By expanding its product offerings, Marvel was able to further entrench itself into the collector’s market. In addition to comic book offerings, limited edition trading card sets were included in comic books which convinced fans to buy multiple copies of the same book. With revenue at an all-time high, Marvel was sitting pretty. That was until the comic book bubble burst.

The darkest days of Marvel occurred between 1993 and 1996. It was during this time period that the Marvel stock had plunged, creating a scenario in which everything that can go wrong did go wrong. There was a saving grace moment, however.

Ron Perelman had one last major trump card to play. In 1995, he set up Marvel Studios in an attempt to get Marvel’s most celebrated heroes and villains on to the big screen. In order to do this, he planned on buying the remaining shares of ToyBiz and merge it into one entity.

This move brought upon a power struggle that ultimately ended with Marvel filing for bankruptcy. a changing of the guard was taking place with Ron Perlman being ousted and replaced with Avi Arad. The dawn of a new era in Marvel had begun.

Marvel Studios

After the 1996 bankruptcy, there was a leadership vacancy that needed to be filled. Enter Avi Arad, the CEO of ToyBiz at the time of the Marvel merger. His experience and success led him to replace Stan Lee as the head of Marvel Films.

With his new authority, Avi made it his mission to put Marvel’s collection of characters on the big screen. He led the charge for what is considered the rebirth of Marvel.

From the ashes of bankruptcy to the rise of Marvel Studios, Avi Arad was at the helm of one of the greatest business resurgences.

Blade (1998)

In 1998, the first project under Marvel Studios was released and was based on the vampire hunter, Blade. At the time, Blade was considered a dark film for its portrayal of violence and gore. But it was precisely this violence and gore that saved the Marvel franchise from collapsing upon itself.

Blade was made using a $45 million budget; a hefty investment considering that Marvel was clawing its way back from bankruptcy. The investment was worthwhile as the film brought in a respectable $70 million return. The financial return was significant, but the momentum being generated was priceless.

X-Men (2000)

Because of Blade‘s box office success, Marvel had generated some momentum. The next project on the movie docket was about a group of mutant humans with supernatural abilities. Marvel put the X-Men movie into production in the late 90s and released it at the turn of the millennium.

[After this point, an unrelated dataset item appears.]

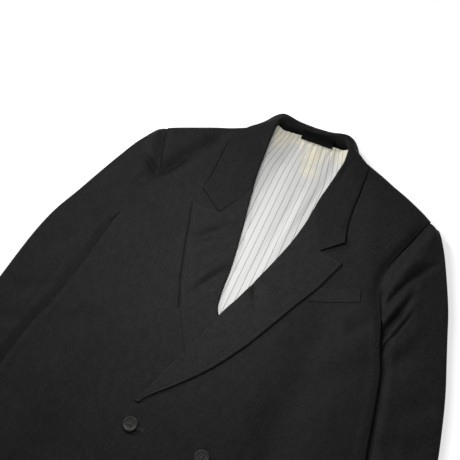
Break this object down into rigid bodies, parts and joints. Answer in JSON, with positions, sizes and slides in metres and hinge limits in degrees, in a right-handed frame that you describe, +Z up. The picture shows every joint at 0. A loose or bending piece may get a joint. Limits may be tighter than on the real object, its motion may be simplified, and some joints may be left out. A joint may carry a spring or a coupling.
{
  "type": "double-breasted blazer laid flat",
  "caption": "Long-sleeved double-breasted tailored jacket laid flat on its back, with peaked lapels, breast welt, striped back lining and a low buttoned wrap front.",
  "frame": {"origin": "on the floor under the middle of the garment's footprint", "axes": "+Y from the hem to the collar, +X to the wearer's left, +Z up from the floor"},
  "size_m": [0.6856, 0.7866, 0.0388],
  "materials": {
    "suiting": "matte charcoal wool twill with fine lighter flecks",
    "lapel_facing": "the same charcoal wool, a shade lighter where it faces up",
    "striped_lining": "ivory satin lining with thin dark stripes and faint yellow stains at the neck",
    "neck_label": "bare black woven label",
    "button": "dark satin plastic with four holes"
  },
  "bodies": {
    "root": {"back_right": "suiting", "back_left": "suiting", "side_right": "suiting", "side_left": "suiting", "front_right": "suiting", "front_left": "suiting", "sleeve_right_top": "suiting", "sleeve_right_under": "suiting", "sleeve_left_top": "suiting", "sleeve_left_under": "suiting", "chest_welt": "suiting", "lapel_right": "lapel_facing", "lapel_left": "lapel_facing", "collar": "lapel_facing", "collar_stand": "lapel_facing", "lining_back": "striped_lining", "neck_label": "neck_label", "button_right_1": "button", "button_left_1": "button", "button_right_2": "button", "button_left_2": "button"}
  },
  "joints": []
}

This film offered a chance for Marvel to prove to fans and investors that superhero films were not only a cash cow, but had cinematic value. The company poured a $75 million budget into X-Men and released it in 2000. Marvel invested heavily in this project as it could be THE tipping point for the resurgence of the comic book and superhero genre.

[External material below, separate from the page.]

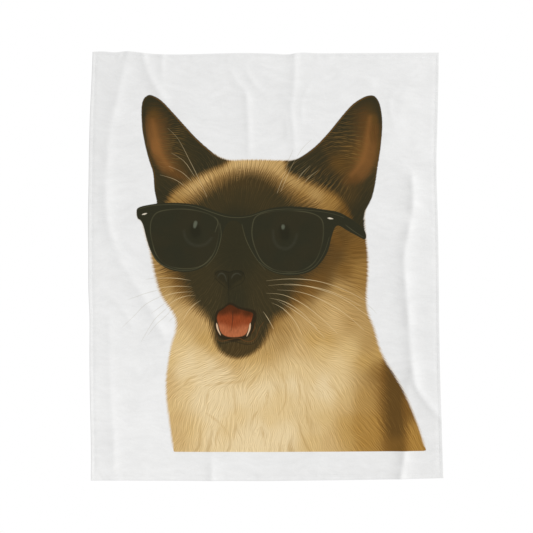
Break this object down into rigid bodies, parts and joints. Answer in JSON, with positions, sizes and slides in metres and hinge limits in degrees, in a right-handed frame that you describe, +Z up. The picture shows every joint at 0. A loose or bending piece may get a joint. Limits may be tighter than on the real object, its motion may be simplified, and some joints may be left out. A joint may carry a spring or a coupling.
{
  "type": "plush throw",
  "caption": "Velveteen plush throw with a hemmed edge and a printed cat portrait, hung by its top edge.",
  "frame": {"origin": "middle of the top edge, in the plane where the pile stands on its knitted backing", "axes": "+X to the right seen from the printed face, +Z up along the hanging throw, -Y out of the printed face"},
  "size_m": [1.27, 0.0068, 1.524],
  "materials": {
    "backing_white": "matte",
    "pile_white": "matte",
    "hem_white": "matte",
    "thread_white": "satin",
    "label_satin": "satin",
    "dye_coat": "matte",
    "dye_saddle": "matte",
    "dye_mask": "matte",
    "dye_ear": "matte",
    "dye_ear_lining": "matte",
    "dye_nose": "matte",
    "dye_mouth": "matte",
    "dye_tongue": "matte",
    "dye_teeth": "matte",
    "dye_whisker": "matte",
    "dye_frame": "matte",
    "dye_lens": "matte",
    "dye_rivet": "matte"
  },
  "bodies": {
    "blanket": {"knit_backing": "backing_white", "pile_ground": "pile_white", "print_coat": "dye_coat", "print_saddle": "dye_saddle", "print_mask": "dye_mask", "print_left_ear": "dye_ear", "print_right_ear": "dye_ear", "print_left_ear_lining": "dye_ear_lining", "print_right_ear_lining": "dye_ear_lining", "print_nose": "dye_nose", "print_mouth": "dye_mouth", "print_tongue": "dye_tongue", "print_teeth": "dye_teeth", "print_whiskers": "dye_whisker", "print_glasses_frame": "dye_frame", "print_left_lens": "dye_lens", "print_right_lens": "dye_lens", "print_rivets": "dye_rivet", "hem_top": "hem_white", "hem_bottom": "hem_white", "hem_left": "hem_white", "hem_right": "hem_white", "needle_thread_outer": "thread_white", "needle_thread_inner": "thread_white", "looper_thread": "thread_white", "care_label_tail": "label_satin"},
    "label": {"care_label": "label_satin"}
  },
  "joints": [
    {"name": "label_flap", "type": "hinge", "parent": "blanket", "child": "label", "pos_m": [0.6142, 0.0014, -1.4], "axis": [0, 0, -1], "range_deg": [0, 110]}
  ]
}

Their bet paid off. X-Men raked in a whopping $296.3 million worldwide, becoming the 9th highest grossing film of the year.

Spider-Man (2002)

The snowball effect is a process that starts from a state of insignificance and gradually grows into something of great notoriety. The first two movies that Marvel put out got the ball rolling; the brand was growing powerful. To quote the late, great Stan Lee, “With Great Power, comes great responsibility “.

With this new found power (and success) Marvel launched “your friendly neighborhood Spiderman” on cinema screens. With its 2002 release, Spider-Man was a success. It became the first film to garner over $100 million during a single weekend. In total, the film did over $821.7 million worldwide.

Despite this success, Marvel only saw a small percentage of the revenue; $62 million to be exact. This was due to licensing out a variety of core characters; they were missing out on a larger paycheck.

Merrill Lynch Deal

The success of Spider-Man added to Marvel’s momentum. They were full steam ahead. In 2003, a talent agent named David Maisel proposed that Marvel should be raking in all the revenue from its movie production, not just a licensing percentage.

Now, this sounded great, but on paper, it wasn’t financially feasible. Marvel did not have the capital to buy back the characters it had leased out. Enter, Merrill Lynch.

In 2005, Marvel worked out an 8 year, $525 million deal with Merrill Lynch to create 10 films with varying budgets. It was this business decision that enabled Marvel to reacquire the rights to characters it had sold throughout the years, including Iron Man, Black Widow, Thor, and Hulk.

Now, Marvel could create a cinematic universe with multiple crossovers all while reaping all the generated revenue. The Marvel Cinematic Universe (MCU) was coming together.

MCU Kickoff

Iron Man kicked off the MCU in a wildly successful run that turned into a trilogy. it netted Marvel Studios over a $1 billion, with each film grossing way over $100 million.

With success, comes more opportunities — and an opportunity came knocking.

Following the successful Iron Man release, Disney bought Marvel off the sales rack for a cool $4.3 billion dollars in 2009. A total steal (considering the numbers and hype Marvel has in 2019). The brand was incredibly strong and it now had seemingly limitless power, thanks to the Mouse.

Marvel Studios took full advantage of that limitless power and starting churning out hit after hit after hit. From The Avengers to Guardians of the Galaxy to Black Panther, Marvel only produced films that generated 9 figures. They even made several $1 billion films as well.

Today, in 2019, the once palm-sized snowball of a company is now, an avalanche in the film industry. Avengers: Endgame has been, by far, Marvel’s most successful project. In less than a month of its release, it has surpassed the $2 billion gross revenue mark and is well on it’s way to becoming the highest grossing film of all time.

From bankruptcy to box-office supremacy, Marvel has stunned all doubters. And there’s more to come. They have already planned Phase 4. Buckle up! The adventures are only getting started.